Ты предоставил времени мою бессмертную душу в ее хрупкой оболочке, ты отдал ее судьбе.
Увы, не оставляй ее, и чтобы укрепить, и чтобы поддержать. Без тебя она лишена всякого блага, и спасение ее зависит только от твоего могущества.
Когда Пьета была закончена, он уехал во Флоренцию. В Риме его ничто больше не удерживало. Ему не терпелось вернуться в город, где еще жила идея Савонаролы. Ученические годы закончились.
Я говорю не о профессиональном обучении художника, которое завершилось уже давно, а о становлении человека. Он прошел через огонь и вышел из него несущим в руках воплощение лучистой юной красоты — Богоматерь с телом своего сына. Телесное великолепие мертвого Христа вызывало в памяти образы убитого Адониса, замученного Орфея. Древние узнали бы в нем вечную фигуру страждущего Бога, сошествующего в Ад, чтобы выйти оттуда воскресшим и возвестить тем самым наше обновление. Но вместе с тем эта Мадонна была совершенно новой. Возраст не изменил великолепия ее черт. Она не была похожа на мать, разве что на сестру этого лежавшего на ее коленях мертвого мужчины. Слишком трагичная и слишком скорбная Пьета далеко не была излюбленной темой скульпторов Ренессанса; они предпочитали молодую мать, кормящую грудью своего младенца. А готические художники тщательно подчеркивали возраст Мадонны, которая, по всей вероятности, в момент смерти сына была женщиной 45–50 лет, так как евреи женятся молодыми. Они тщательно выписывали на ее изможденном лице признаки старости, физического и нравственного страдания.

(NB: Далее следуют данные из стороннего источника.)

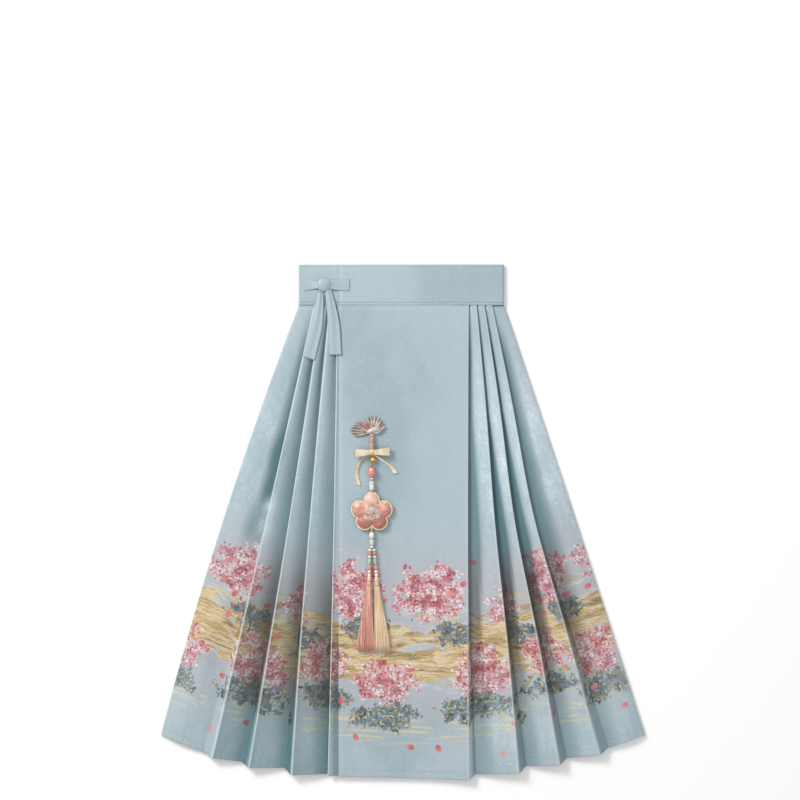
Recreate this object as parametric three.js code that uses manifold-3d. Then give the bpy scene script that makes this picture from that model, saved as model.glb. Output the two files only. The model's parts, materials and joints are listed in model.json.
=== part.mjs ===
// A pleated wrap skirt of the horse-face kind, laid flat on its back, with a beaded tassel pendant on its front.
// Millimetres. +X is the wearer's left, seen from above, +Y runs from hem to waist and +Z is up from the surface.
// The origin is the middle of the skirt's footprint, on the surface that it lies on.
import * as THREE from 'three';
import { mergeVertices } from 'three/addons/utils/BufferGeometryUtils.js';
import Module from 'manifold-3d';

const wasm = await Module();
wasm.setup();

// Driving sizes
const skirtLength = 925;
const bandHeight = 72;
const faceHalfWidth = 116;
const hemHalfWidth = 436;
const clothWall = 1.0;
const layerPitch = 1.4;
const bandWall = 2.0;
const seamGap = 0.3;
const hipShare = 0.235;
const waistTuck = 8;
const turn = layerPitch / 2;

// Heights of the cloth's middle. The back lies in three levels and the front rests on it.
const backLevels = [clothWall / 2, clothWall / 2 + layerPitch, clothWall / 2 + 2 * layerPitch];
const frontBase = backLevels[2] + clothWall + 0.4;
const frontTop = frontBase + 2 * layerPitch;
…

В противоположность этому Микеланджело создает молодую девушку, тело которой остается девственным. Боль матери не искажает мирной красоты ее лица. И если бы кто-нибудь удивился тому, что эта Мать, только что перенесшая такие испытания, сумела сохранить покой и чистую доброту, Микеланджело ответил бы, что красота осталась в неприкосновенности потому, что это красота души, та самая красота, которая не подвержена ни влиянию времени, ни бурям страсти. Телесная красота умирает, разрушается, потому что принадлежит времени и уходит вместе с ним. Но существует другая красота, та, что преодолевает время и для которой времени не существует, как сказано в Апокалипсисе.
Позднее, когда Микеланджело состарился, его ученик Асканио Кондиви попросил мастера объяснить это явное противоречие между «реальным» возрастом Мадонны и тем, который он дал в своей скульптурной композиции. Микеланджело серьезно ответил: «Она была девственницей». В этих трех словах был сосредоточен весь его римский опыт.
Микеланджело же находился во Флоренции, когда между скульпторами этого города развернулись дебаты по поводу судьбы восхитительного мраморного блока, остававшегося неиспользованным на строительной площадке Оперы дель Дуомо и который наконец пора как-то использовать. Этот кусок мрамора много лет назад был вверен Агостино ди Дуччо, который должен был сделать из него статую, завершавшую украшение собора. Эту задачу возложили на него ткачи шерстяных тканей, но из-за расхождений во взглядах между заказчиками и художником произведение так никогда и не было закончено. Агостино, возможно, не чувствовал себя достаточно крупным мастером, чтобы довести до конца начатое дело — блок был колоссальных размеров, — а может быть, поставленные им условия показались чрезмерными. Как бы то ни было, статуя была едва начата и в таком виде оставалась все эти годы. Агостино ди Дуччо умер, и с 1463 года мрамор лежал во дворе за собором Санта-Мария дель Фьоре, открытый для воздействия непогоды, на вид ни на что не годный: первые касания резца прошли слишком глубоко, чтобы можно было попытаться высечь из него какую-то другую фигуру.
Было досадно, что прекрасный кусок каррарского мрамора оставался в таком состоянии. Один таинственный художник, чей странный и многообразный гений удивлял и тревожил флорентийцев, сообщил управляющим Оперы дель Дуомо, что охотно взялся бы извлечь что-то из этого мрамора. Для его таланта не было ничего невозможного. Он отличался во всех жанрах искусства, занимался гидравликой и баллистикой, изобретал летательные аппараты, строил укрепления, играл мелодии собственного сочинения на изготовленной своими руками лире, ездил верхом, как кентавр, писал картины, как Апелль, ваял статуи, как Фидий. Его даже считали отчасти колдуном.